Canada Research Chair in Structural Biology of Signal Transduction
Tier 2 - 2006-03-01
Coming to Canada from
University of California, Berkeley, USA
Determining protein structures using X-ray crystallography and other biophysical techniques.
The research is leading to a better understanding of innate immunity and the development of drugs for therapy against infectious diseases.
A crystal clear view to treating rheumatoid arthritis
Canada Research Chair Bhushan Nagar is helping make life better for the thousands of Canadians suffering from rheumatoid arthritis, ankylosing spondylitis, psoriasis and other life-long debilitating diseases.
In these diseases, the body's immune system mistakes healthy tissue for foreign organisms, and attacks-leading to inflamed joints and tissue, disability and severe pain.

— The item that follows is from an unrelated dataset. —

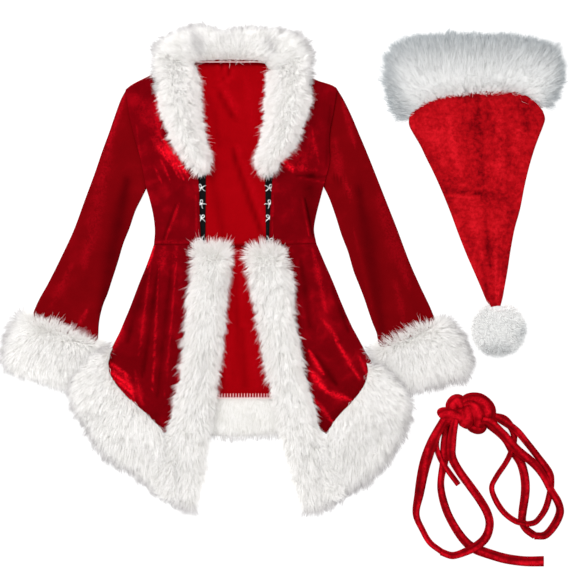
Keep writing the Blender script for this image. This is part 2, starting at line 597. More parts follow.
@dataclass(frozen=True)
class Velvet:
    """Crushed stretch velvet: a short nap that goes lighter where it is brushed or folded.

    Args:
        name: The material's name.
        shade: Colour in folds.
        body: Colour of the flat nap.
        light: Colour of lit streaks.
        crush: How strong the random mottling of the nap is.
        scale: Patches of the mottling to a metre.
    """

    name: str
    shade: str
    body: str
    light: str
    crush: float = 0.3
    scale: float = 30.0

    def build(self) -> bpy.types.Material:
        """Returns the material."""
        graph = Graph(self.name)
        shine = graph.attribute("shine")
        # Broad patches about 60 mm across, and the crushed marks of the nap in them
        marks = graph.noise(self.scale, 5.0, Roughness=0.62, Distortion=0.3)
        patches = graph.node("Mix", {"Factor": 0.4, 2: marks, 3: graph.noise(BROAD_PATCHES)})
        mottling = graph.spread(patches, (0.34, 0.66), (-self.crush, self.crush))
        # Fine crinkles, a few millimetres across, that break up the lit streaks
        crinkle = graph.noise(CRINKLES, 3.0, Distortion=2.0)
        broken = graph.spread(crinkle, (0.36, 0.62), (0.25, 1.25))
        lit, dark = (graph.math(way, shine, 0.0) for way in ("MAXIMUM", "MINIMUM"))
        mixed = graph.math("ADD", mottling, graph.math("MULTIPLY_ADD", broken, lit, dark))
        # The nap itself, finer than a millimetre
        nap = graph.noise(NAP)
        total = graph.math("ADD", mixed, graph.spread(nap, (0.0, 1.0), (-0.04, 0.04)))
        colour = graph.ramp(graph.spread(total, (-0.7, 1.0), (0.0, 1.0)),
                            (0.1, self.shade), (0.95, self.light), (0.42, self.body))
        fold = graph.bump(patches, 0.25, 0.002, Normal=graph.bump(nap, 0.2, 0.0006))
        return graph.close("BsdfPrincipled", {
            "Base Color": colour, "Roughness": 0.7, "Specular IOR Level": 0.0,
            "Sheen Weight": 0.3, "Sheen Roughness": 0.35, "Sheen Tint": linear(self.light),
            "Normal": fold,
        })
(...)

Using a technique called X-ray crystallography, Nagar is studying the protein receptors responsible for triggering these dangerous immune system responses.
While we know these proteins-called Toll-like receptors (TLRs)-act as first warning systems against infection in healthy people, the mechanisms they use to recognize invaders and signal a response remain largely a mystery. By crystallizing the molecules that make up the protein and then using X-rays to "see" the crystals, Nagar is able to reconstruct 3-D images of the TLRs and analyze their structures.
This research will allow Nagar to uncover not only how TLRs function normally, but also how they can be modulated for the development of drugs to treat and prevent the debilitating inflammation associated with certain infectious diseases and autoimmune disorders.